Ed a ensuite consacré une trentaine d’années à travailler pour le mouvement syndical canadien en devenir à Ottawa, d’abord pour le compte de la Fraternité canadienne des cheminots, du transport et des autres travailleurs pendant 18 ans, puis pour le Syndicat canadien de la fonction publique (SCFP). Au sein de la Fraternité, il a édité le magazine primé Canadian Transport jusqu’à ce qu’il soit licencié pour avoir refusé de franchir un piquet de grève dressé par le personnel de soutien de son employeur. Une fois de plus, Ed a eu le courage de ses convictions. Les dix années subséquentes ont été passées au bureau national du SCFP, où il a révisé The Facts, un journal à grand tirage du mouvement syndical, fournissant aux militantes et aux militants, aux dirigeantes et aux dirigeants élus et au personnel les munitions nécessaires pour lutter contre le programme néo-libéral de l’époque. Écrivain prolifique, Ed savait distiller l’essentiel d’enjeux complexes pour les rendre faciles à comprendre des travailleuses et des travailleurs ainsi que du grand public.

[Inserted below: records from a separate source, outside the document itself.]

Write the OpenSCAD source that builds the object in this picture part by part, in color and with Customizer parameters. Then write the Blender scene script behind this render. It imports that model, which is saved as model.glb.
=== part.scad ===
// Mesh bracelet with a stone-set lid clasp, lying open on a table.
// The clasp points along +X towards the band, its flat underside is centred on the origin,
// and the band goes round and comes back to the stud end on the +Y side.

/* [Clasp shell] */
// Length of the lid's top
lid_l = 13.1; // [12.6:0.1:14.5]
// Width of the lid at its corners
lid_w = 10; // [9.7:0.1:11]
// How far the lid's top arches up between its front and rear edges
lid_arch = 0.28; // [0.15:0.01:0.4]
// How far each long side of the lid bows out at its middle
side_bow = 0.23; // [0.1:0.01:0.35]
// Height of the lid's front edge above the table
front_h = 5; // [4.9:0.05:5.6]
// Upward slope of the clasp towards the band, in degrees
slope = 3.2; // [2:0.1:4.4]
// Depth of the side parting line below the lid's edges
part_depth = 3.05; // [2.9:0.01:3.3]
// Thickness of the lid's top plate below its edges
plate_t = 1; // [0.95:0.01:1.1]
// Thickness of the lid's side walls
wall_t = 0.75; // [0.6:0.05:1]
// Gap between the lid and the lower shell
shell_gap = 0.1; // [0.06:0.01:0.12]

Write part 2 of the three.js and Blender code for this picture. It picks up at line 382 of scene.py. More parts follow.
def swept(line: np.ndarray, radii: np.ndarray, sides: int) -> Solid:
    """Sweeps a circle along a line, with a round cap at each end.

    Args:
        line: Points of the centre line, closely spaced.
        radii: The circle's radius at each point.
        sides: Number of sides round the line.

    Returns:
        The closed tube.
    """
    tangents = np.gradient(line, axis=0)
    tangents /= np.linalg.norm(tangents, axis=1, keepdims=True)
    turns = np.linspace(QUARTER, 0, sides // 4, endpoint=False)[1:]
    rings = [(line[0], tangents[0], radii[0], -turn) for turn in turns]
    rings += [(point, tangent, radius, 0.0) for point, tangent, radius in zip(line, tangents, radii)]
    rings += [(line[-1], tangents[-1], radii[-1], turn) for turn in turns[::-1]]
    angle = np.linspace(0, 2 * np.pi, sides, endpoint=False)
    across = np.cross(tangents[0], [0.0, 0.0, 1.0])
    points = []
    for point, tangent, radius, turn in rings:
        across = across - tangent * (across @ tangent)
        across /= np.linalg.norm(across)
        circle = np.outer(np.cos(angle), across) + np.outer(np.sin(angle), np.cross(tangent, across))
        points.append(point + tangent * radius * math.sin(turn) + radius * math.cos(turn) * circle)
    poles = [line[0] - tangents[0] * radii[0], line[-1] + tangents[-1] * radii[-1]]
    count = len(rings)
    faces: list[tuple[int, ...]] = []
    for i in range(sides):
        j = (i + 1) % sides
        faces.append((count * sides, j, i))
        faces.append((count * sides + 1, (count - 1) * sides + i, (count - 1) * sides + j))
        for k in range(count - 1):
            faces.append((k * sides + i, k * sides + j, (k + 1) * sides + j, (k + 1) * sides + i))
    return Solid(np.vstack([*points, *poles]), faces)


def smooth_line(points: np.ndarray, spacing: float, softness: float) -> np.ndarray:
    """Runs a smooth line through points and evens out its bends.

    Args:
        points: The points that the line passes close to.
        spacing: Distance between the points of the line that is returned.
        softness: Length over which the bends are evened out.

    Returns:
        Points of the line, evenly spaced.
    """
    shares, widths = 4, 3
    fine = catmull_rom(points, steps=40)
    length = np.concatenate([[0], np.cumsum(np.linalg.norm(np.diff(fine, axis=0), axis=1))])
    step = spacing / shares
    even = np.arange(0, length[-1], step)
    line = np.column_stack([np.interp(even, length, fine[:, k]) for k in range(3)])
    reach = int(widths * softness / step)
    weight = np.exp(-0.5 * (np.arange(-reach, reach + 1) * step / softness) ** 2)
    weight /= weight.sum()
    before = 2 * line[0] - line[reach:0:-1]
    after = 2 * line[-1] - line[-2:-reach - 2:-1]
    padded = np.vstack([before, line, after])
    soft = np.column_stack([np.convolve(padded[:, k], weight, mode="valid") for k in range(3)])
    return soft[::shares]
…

Ed en avait long à dire et il cherchait constamment à élargir son auditoire. Il a été chroniqueur pour le Toronto Star pendant 14 ans, probablement le premier chroniqueur syndical de ce journal. En 1991, contraint de prendre sa retraite du SCFP à l’âge de 65 ans, il s’est empressé d’écrire pour le Centre canadien de politiques alternatives dont il est devenu le rédacteur en chef, puis lancé sa publication mensuelle Monitor, dont il s’est occupé jusqu’à sa retraite en 2014, à l’âge de 87 ans. Il a continué de rédiger des articles, des essais, des livres et des rapports jusqu’aux derniers mois de 2020. Son livre : The Right is Wrong and the Left is Right résume avec perspicacité son avis sur la scène politique actuelle, tout comme ses articles Canada’s Dismal Record on Child and Elder Care Leaves Little Room For National Pride et Cuban Missile Crisis Anniversary A Reminder Of The Dangers Of Donald Trump, parus dans rabble.ca en septembre et en octobre 2020, respectivement.

Ed fut nommé à l’Ordre du Canada sur le tard, en novembre 2020.